3. Coaches and school/district administrators should promote a non-evaluative approach.
Teachers are more willing to volunteer to be coached when coaches and administrators create a safe environment where teachers feel comfortable trying new practices without fear of judgment. As one DLP principal explained, “The reason people engage, I think, and engage as willingly is because of the confidentiality connected to it.” This non-evaluative relationship supports partnership and open collaboration, and results in greater progress in teacher learning. DLP teachers who experienced non-evaluative coaching were more likely to see improvement in their teaching practice as a result of working with their coach.
Tips for success:
- Coaches and administrators should repeatedly emphasize the non-evaluative aspect of the coaching work and be open with teachers about the extent to which information that the coach collects during their collaboration with teachers will be kept confidential. This communication should not only occur when the program is launched, but it should also be reiterated throughout the year in staff meetings by the school administrator and by the coach.

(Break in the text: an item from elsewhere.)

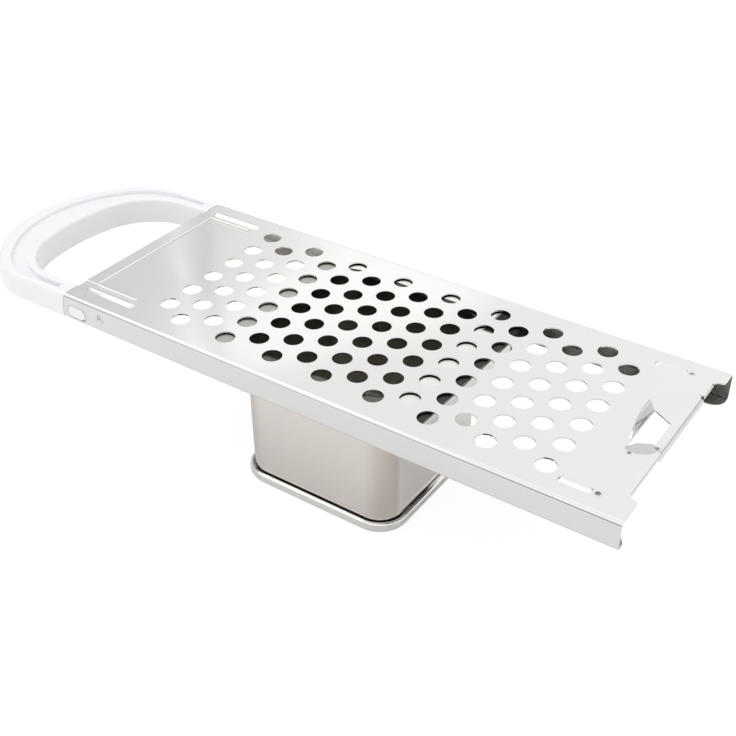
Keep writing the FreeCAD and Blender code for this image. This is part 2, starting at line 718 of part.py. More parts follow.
side = new_sketch(handle, "HandleSide", "XZ_Plane")
heel = "(-Sizes.rail_depth - Sizes.heel_drop)"
polygon(side, (
    (f"{shoulder} - Sizes.rail_rake * (1 + Sizes.heel_drop / Sizes.rail_depth)", heel),
    (shoulder, "0"),
    (reach, "-Sizes.handle_droop"),
    (reach, "-Sizes.handle_droop - Sizes.tip_thickness"),
))
pad(handle, side, "HandleBlank", "Sizes.plate_width", both=True)

outside = new_sketch(handle, "OutlineSketch", "XY_Plane")
first, last = bow(outside, reach, HALF_WIDTH, f"{HALF_WIDTH} * Sizes.tip_curve",
                  f"{HALF_WIDTH} * Sizes.corner_curve", f"{OVER}")
join(outside, last, 2, first, 1)
rectangle(outside, f"{reach} - {OVER}", f"-{HALF_WIDTH} - {OVER}",
          f"{OVER} * 2", f"{HALF_WIDTH} + {OVER}")
pocket(handle, outside, "OutlineCut", "Sizes.plate_width", both=True)

tip = number(reach)
gap = number("Sizes.shoulder_gap")
heel_level = number(heel)


def rim_edges(upper, outer):
    """Test for the edges round the upper or lower face of the loop."""
    slope = number("Sizes.handle_droop") / (number("Sizes.handle_reach") - gap)
    lower_tip = number("Sizes.handle_droop") + number("Sizes.tip_thickness")
    heel_x = number(f"{shoulder} - Sizes.rail_rake * (1 + Sizes.heel_drop / Sizes.rail_depth)")
    lower_slope = (lower_tip + heel_level) / (heel_x - tip)

    def test(box):
        middle = (box.XMin + box.XMax) / 2
        if box.XMax > heel_x - 0.01 and box.XLength < number("Sizes.rail_rake") + 1:
            return False
        if upper:
            level = (middle + gap) * slope
        else:
            level = heel_level + (middle - heel_x) * lower_slope
        on_face = abs((box.ZMin + box.ZMax) / 2 - level) < 0.2 and box.ZLength < 4
        wide_out = max(abs(box.YMin), abs(box.YMax)) > half - 0.01
        at_tip = is_near(box.XMin, tip)
        return on_face and (wide_out or at_tip) == outer

    return test


def inner_rim(upper):
    """Test for the edges round the opening, on the upper or lower face of the loop."""
    on_rim = rim_edges(upper, False)

    def test(box):
        runs = box.XLength > 1 or box.YLength > 20
        return on_rim(box) and runs and box.XMax < tip + number("Sizes.handle_reach")

    return test


fillet(handle, "TopOuterRound", "Sizes.top_round", rim_edges(True, True))
fillet(handle, "LowOuterRound", "Sizes.outer_round", rim_edges(False, True))

opening = new_sketch(handle, "OpeningSketch", "XY_Plane")
opening_half = "(Sizes.plate_width / 2 - Sizes.arm_width)"
opening_end = "(Sizes.grip_width - Sizes.handle_reach)"
opening_tip_radius = f"({opening_half} * Sizes.opening_tip_curve)"
opening_corner_radius = f"({opening_half} * Sizes.opening_corner_curve)"
first, last = bow(opening, opening_end, opening_half, opening_tip_radius,
                  opening_corner_radius, f"{OVER}")
join(opening, last, 2, first, 1)
pocket(handle, opening, "Opening", "Sizes.plate_width", both=True)
fillet(handle, "TopInnerRound", "Sizes.inner_round", inner_rim(True))
fillet(handle, "LowInnerRound", "Sizes.inner_round", inner_rim(False))

recess = new_sketch(handle, "RecessSketch", "XY_Plane")
outer_half = "(Sizes.plate_width / 2 - Sizes.recess_outer_wall)"
outer_tip = "(Sizes.recess_tip_wall - Sizes.handle_reach)"
inner_half = f"({opening_half} + Sizes.recess_inner_wall)"
inner_tip = f"({opening_end} - Sizes.recess_inner_wall)"
recess_at = "-Sizes.recess_end"
first, last = bow(recess, outer_tip, outer_half, f"{outer_half} * Sizes.recess_tip_curve",
                  f"{outer_half} * Sizes.recess_corner_curve", recess_at)
inner_first, inner_last = bow(recess, inner_tip, inner_half,
                              f"({opening_tip_radius} + Sizes.recess_inner_wall)",
                              f"({opening_corner_radius} + Sizes.recess_inner_wall)", recess_at)
join(recess, first, 1, inner_first, 1)
join(recess, last, 2, inner_last, 2)
pocket(handle, recess, "Recess", "Sizes.recess_depth")

tenon = new_sketch(handle, "TenonSketch", "YZ_Plane", f"-Sizes.shoulder_gap - Sizes.rail_rake - {OVER}")
tenon_in = "(Sizes.plate_width / 2 - Sizes.rail_lip + Sizes.tenon_gap)"
tenon_out = "(Sizes.plate_width / 2 - Sizes.sheet - Sizes.tenon_gap)"
tenon_low = "(-Sizes.rail_depth + Sizes.sheet + Sizes.tenon_gap)"
tenon_high = "(-Sizes.sheet - Sizes.tenon_gap)"
rounded(tenon, (
    (tenon_in, tenon_low, None),
    (tenon_out, tenon_low, "Sizes.bend_radius"),
    (tenon_out, tenon_high, "Sizes.bend_radius"),
    (tenon_in, tenon_high, None),
))
rounded(tenon, (
    (f"-{tenon_out}", tenon_low, "Sizes.bend_radius"),
    (f"-{tenon_in}", tenon_low, None),
    (f"-{tenon_in}", tenon_high, None),
    (f"-{tenon_out}", tenon_high, "Sizes.bend_radius"),
))
pad(handle, tenon, "Tenons",
    f"Sizes.tenon_length + Sizes.shoulder_gap + Sizes.rail_rake + {OVER}")

lug = new_sketch(handle, "LugSketch", "XZ_Plane", HALF_WIDTH)
lug_round = "(Sizes.slot_width * 0.49 - Sizes.lug_gap)"
lug_left = "(Sizes.slot_start + Sizes.lug_gap)"
lug_right = "(Sizes.slot_start + Sizes.slot_length - Sizes.lug_short)"
lug_low = "(-Sizes.slot_drop - Sizes.slot_width / 2 + Sizes.lug_gap)"
lug_high = "(-Sizes.slot_drop + Sizes.slot_width / 2 - Sizes.lug_gap)"
rounded(lug, (
    (lug_left, lug_low, lug_round),
    (lug_right, lug_low, lug_round),
    (lug_right, lug_high, lug_round),
    (lug_left, lug_high, lug_round),
))
near_lug = pad(handle, lug, "NearLug", "Sizes.sheet + Sizes.tenon_gap + 1", reverse=True)
mirror(handle, "FarLug", [near_lug])

# --- slide_plate: shallow tray that runs between the rails ------------------------------
HOPPER_AT = f"{PLATE_AT} + Sizes.hopper_station"
slide = new_body("slide_plate", HOPPER_AT)

tray = new_sketch(slide, "TraySketch", "XY_Plane", f"-{SLIDE_TOP}")
rounded(tray, (
    ("-Sizes.slide_back", f"-{SLIDE_HALF}", "Sizes.slide_corner"),
    ("Sizes.slide_front", f"-{SLIDE_HALF}", "Sizes.slide_corner"),
    ("Sizes.slide_front", SLIDE_HALF, "Sizes.slide_corner"),
    ("-Sizes.slide_back", SLIDE_HALF, "Sizes.slide_corner"),
))
pad(slide, tray, "TrayBlank", f"{SLIDE_BOTTOM} - {SLIDE_TOP}", reverse=True)
inside = new_sketch(slide, "TrayInside", "XY_Plane", f"-{SLIDE_BOTTOM}")
inside_half = f"({SLIDE_HALF} - Sizes.slide_sheet)"
inside_corner = "(Sizes.slide_corner - Sizes.slide_sheet)"
rounded(inside, (
    ("-Sizes.slide_back + Sizes.slide_sheet", f"-{inside_half}", inside_corner),
    ("Sizes.slide_front - Sizes.slide_sheet", f"-{inside_half}", inside_corner),
    ("Sizes.slide_front - Sizes.slide_sheet", inside_half, inside_corner),
    ("-Sizes.slide_back + Sizes.slide_sheet", inside_half, inside_corner),
))
pocket(slide, inside, "TrayHollow", f"{SLIDE_BOTTOM} - {SLIDE_UNDER}", reverse=True)
slide_under = -number(SLIDE_UNDER)
fillet(slide, "TrayInnerRound", "Sizes.slide_round - Sizes.slide_sheet",
       lambda box: is_near(box.ZMin, slide_under) and is_near(box.ZMax, slide_under))
slide_top = -number(SLIDE_TOP)
fillet(slide, "TrayRound", "Sizes.slide_round",
       lambda box: is_near(box.ZMin, slide_top) and is_near(box.ZMax, slide_top))

mouth = new_sketch(slide, "MouthSketch", "XY_Plane")
rounded_square(mouth, "(Sizes.box_width / 2 - Sizes.box_wall + Sizes.mouth_draw)",
               "(Sizes.box_corner - Sizes.box_wall + Sizes.mouth_draw)")
pocket(slide, mouth, "Mouth", "Sizes.rail_depth")

# --- hopper_box: open square box with a rolled rim --------------------------------------
box_body = new_body("hopper_box", HOPPER_AT)
inner_half_box = "(Sizes.box_width / 2 - Sizes.box_wall)"
inner_corner_box = "(Sizes.box_corner - Sizes.box_wall)"

walls = new_sketch(box_body, "WallSketch", "XY_Plane", f"-{SLIDE_UNDER}")
rounded_square(walls, "(Sizes.box_width / 2)", "Sizes.box_corner")
rounded_square(walls, inner_half_box, inner_corner_box)
pad(box_body, walls, "Walls", f"Sizes.stand_height - {SLIDE_UNDER}", reverse=True)

rim = new_sketch(box_body, "RimSketch", "XY_Plane", "-Sizes.stand_height")
rounded_square(rim, "(Sizes.box_width / 2 + Sizes.rim_out)", "(Sizes.box_corner + Sizes.rim_out)")
rounded_square(rim, inner_half_box, inner_corner_box)
pad(box_body, rim, "Rim", "Sizes.rim_height")
rim_half = number("Sizes.box_width / 2 + Sizes.rim_out")
rim_low = -number("Sizes.stand_height")
rim_high = rim_low + number("Sizes.rim_height")
wall_half = number("Sizes.box_width / 2")


def rim_edge(box):
    """Whether an edge lies on the outer side of the rim, above or below."""
    level = box.ZLength < 1e-4 and (is_near(box.ZMin, rim_low) or is_near(box.ZMin, rim_high))
    far = max(abs(box.XMin), abs(box.XMax), abs(box.YMin), abs(box.YMax))
    return level and is_near(far, rim_half)


fillet(box_body, "RimRounds", "(Sizes.rim_out - Sizes.rim_groove) * 0.9", rim_edge)

groove = new_sketch(box_body, "RimGrooveSketch", "XY_Plane", "Sizes.rim_height - Sizes.stand_height")
rounded_square(groove, "(Sizes.box_width / 2 + Sizes.rim_groove)",
               "(Sizes.box_corner + Sizes.rim_groove)")
rounded_square(groove, "(Sizes.box_width / 2)", "Sizes.box_corner")
pocket(box_body, groove, "RimGroove", "Sizes.rim_groove_depth")

foot = new_sketch(box_body, "FootSketch", "XY_Plane", f"-{SLIDE_UNDER}")
rounded_square(foot, "(Sizes.box_width / 2 + Sizes.foot_out)",
               "(Sizes.box_corner + Sizes.foot_out)")
rounded_square(foot, inner_half_box, inner_corner_box)
pad(box_body, foot, "Foot", "Sizes.box_wall", reverse=True)
foot_top = -number(SLIDE_UNDER)
foot_inner = number(inner_half_box)


def mouth_edge(box):
    """Whether an edge lies round the inside of the foot's upper face."""
    level = box.ZLength < 1e-4 and is_near(box.ZMin, foot_top)
    far = max(abs(box.XMin), abs(box.XMax), abs(box.YMin), abs(box.YMax))
    return level and far < foot_inner + 0.01


fillet(box_body, "MouthRound", "Sizes.box_wall * 1.4", mouth_edge)

# --- checks and export ------------------------------------------------------------------
doc.recompute()
pieces = (plate, handle, slide, box_body)
for item in doc.Objects:
    if "Invalid" in item.State or "Error" in item.State:
        raise RuntimeError(f"{item.Name} failed: {item.State}")
for piece in pieces:
    if piece.Shape.isNull() or not piece.Shape.isValid():
        raise RuntimeError(f"{piece.Label} has no valid shape")
    if len(piece.Shape.Solids) != 1:
        raise RuntimeError(f"{piece.Label} isn't one solid")

os.makedirs("parts", exist_ok=True)
for piece in pieces:
    piece.Shape.exportStep(f"parts/{piece.Label}.step")
    box = piece.Shape.BoundBox
    print(f"{piece.Label}: {piece.Shape.Volume:.0f} mm3, "
          f"x {box.XMin:.2f}..{box.XMax:.2f}, y {box.YMin:.2f}..{box.YMax:.2f}, "
          f"z {box.ZMin:.2f}..{box.ZMax:.2f}")
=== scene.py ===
"""Spaetzle maker on a pale floor: finishes for its four pieces, the light and the camera.

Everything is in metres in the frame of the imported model: X runs along the plate from the
handle to the hooked end, Z points up and the hopper's rim stands on the floor.
"""
from __future__ import annotations

import logging
import math
from dataclasses import dataclass, field
from enum import Enum
from typing import Any

import bpy
from mathutils import Matrix, Vector


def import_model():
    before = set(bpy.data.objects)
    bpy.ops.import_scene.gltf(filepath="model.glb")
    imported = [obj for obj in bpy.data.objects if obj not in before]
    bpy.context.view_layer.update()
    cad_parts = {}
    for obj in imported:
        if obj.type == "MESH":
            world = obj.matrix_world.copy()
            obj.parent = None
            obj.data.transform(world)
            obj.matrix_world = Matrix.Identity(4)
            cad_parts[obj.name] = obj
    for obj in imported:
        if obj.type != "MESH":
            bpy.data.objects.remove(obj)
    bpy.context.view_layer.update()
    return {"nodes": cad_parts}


LOG = logging.getLogger("spaetzle_maker")
MM = 0.001
WHITE = (1.0, 1.0, 1.0, 1.0)

# Sockets of a Mix node by number, since it has several of each name.
SHARE, NUMBER_A, NUMBER_B, COLOUR_A, COLOUR_B = 0, 2, 3, 6, 7
MIXED_COLOUR = 2

# Most values of a noise texture lie between these two.
NOISE_LOW, NOISE_HIGH = 0.3, 0.7

# How finely each noise is broken up: lines, waves and patches on steel, then the shrink and
# the skin of plastic.
GRAIN_DETAIL = {"Detail": 3.0, "Roughness": 0.6}
WAVE_DETAIL = {"Detail": 1.0, "Roughness": 0.4}
PATCH_DETAIL = {"Detail": 4.0, "Roughness": 0.55}
SHRINK_DETAIL = {"Detail": 1.0}
SKIN_DETAIL = {"Detail": 2.0}

# Limits of a region along X, Y and Z, in mm.
Limits = tuple[float | None, float | None, float | None]
OPEN: Limits = (None, None, None)


# --- colours and nodes --------------------------------------------------------------------
def linear(code: str) -> tuple[float, float, float, float]:
    """Turn an sRGB hex colour into linear values.

    Args:
        code: Colour such as "#D2D1CE".

    Returns:
        Red, green, blue and a full alpha, linear.
    """
    values = []
    for place in (1, 3, 5):
        part = int(code[place:place + 2], 16) / 255
        values.append(part / 12.92 if part <= 0.04045 else ((part + 0.055) / 1.055) ** 2.4)
    return (values[0], values[1], values[2], 1.0)


def add_node(tree: bpy.types.NodeTree, kind: str, inputs: dict[Any, Any] | None = None,
             **settings: Any) -> bpy.types.Node:
    """Add a node with its settings, values and links.

    Args:
        tree: Node tree that gets the node.
        kind: Blender's name of the node type.
        inputs: A value, or an output socket to link, for each input by name or number.
        settings: Properties of the node itself.

    Returns:
        The new node.
    """
    made = tree.nodes.new(kind)
    for key, value in settings.items():
        setattr(made, key, value)
    for key, value in (inputs or {}).items():
        if isinstance(value, bpy.types.NodeSocket):
            tree.links.new(value, made.inputs[key])
        else:
            made.inputs[key].default_value = value
    return made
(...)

- In interactions with teachers, coaches should take care to provide objective feedback (e.g., sharing classroom data and inviting teachers to reflect and draw their own conclusions), and avoid judgemental and directive statements. “If you can lead [teachers] to their own natural [conclusion on] what is their next step or action step, then they’re most likely going to do it, because that’s what they believe it is. If they’re told, ‘this is it,’ it’s not authentic,” said a DLP coach.
- Before visiting a teacher’s classroom, coaches should be transparent about the purpose of the visit, collaboratively decide with the teacher about what type of data the coach will collect during the visit, and share any forms they will be using for collecting data.